◆ **MATERIAL PROVIDED**:
============================================================

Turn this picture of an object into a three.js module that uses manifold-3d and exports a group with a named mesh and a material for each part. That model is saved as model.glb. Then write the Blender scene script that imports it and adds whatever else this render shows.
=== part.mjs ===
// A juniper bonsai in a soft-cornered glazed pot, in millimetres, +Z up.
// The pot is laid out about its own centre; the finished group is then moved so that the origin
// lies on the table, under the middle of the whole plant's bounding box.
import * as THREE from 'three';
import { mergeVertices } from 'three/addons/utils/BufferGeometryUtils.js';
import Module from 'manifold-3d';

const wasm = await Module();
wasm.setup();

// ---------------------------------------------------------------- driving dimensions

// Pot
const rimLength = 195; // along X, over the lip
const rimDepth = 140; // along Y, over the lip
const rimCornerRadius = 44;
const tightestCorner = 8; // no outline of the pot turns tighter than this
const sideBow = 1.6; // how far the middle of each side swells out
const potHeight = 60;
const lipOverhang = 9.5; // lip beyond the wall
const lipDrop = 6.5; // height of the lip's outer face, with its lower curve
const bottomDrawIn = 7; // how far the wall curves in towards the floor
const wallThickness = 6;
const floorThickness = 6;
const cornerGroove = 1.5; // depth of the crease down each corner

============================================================

◆ **THE REQUEST**:
Transcribe the material exactly as it reads.

◆ **CORRECT OUTPUT**:
Turn this picture of an object into a three.js module that uses manifold-3d and exports a group with a named mesh and a material for each part. That model is saved as model.glb. Then write the Blender scene script that imports it and adds whatever else this render shows.
=== part.mjs ===
// A juniper bonsai in a soft-cornered glazed pot, in millimetres, +Z up.
// The pot is laid out about its own centre; the finished group is then moved so that the origin
// lies on the table, under the middle of the whole plant's bounding box.
import * as THREE from 'three';
import { mergeVertices } from 'three/addons/utils/BufferGeometryUtils.js';
import Module from 'manifold-3d';

const wasm = await Module();
wasm.setup();

// ---------------------------------------------------------------- driving dimensions

// Pot
const rimLength = 195; // along X, over the lip
const rimDepth = 140; // along Y, over the lip
const rimCornerRadius = 44;
const tightestCorner = 8; // no outline of the pot turns tighter than this
const sideBow = 1.6; // how far the middle of each side swells out
const potHeight = 60;
const lipOverhang = 9.5; // lip beyond the wall
const lipDrop = 6.5; // height of the lip's outer face, with its lower curve
const bottomDrawIn = 7; // how far the wall curves in towards the floor
const wallThickness = 6;
const floorThickness = 6;
const cornerGroove = 1.5; // depth of the crease down each corner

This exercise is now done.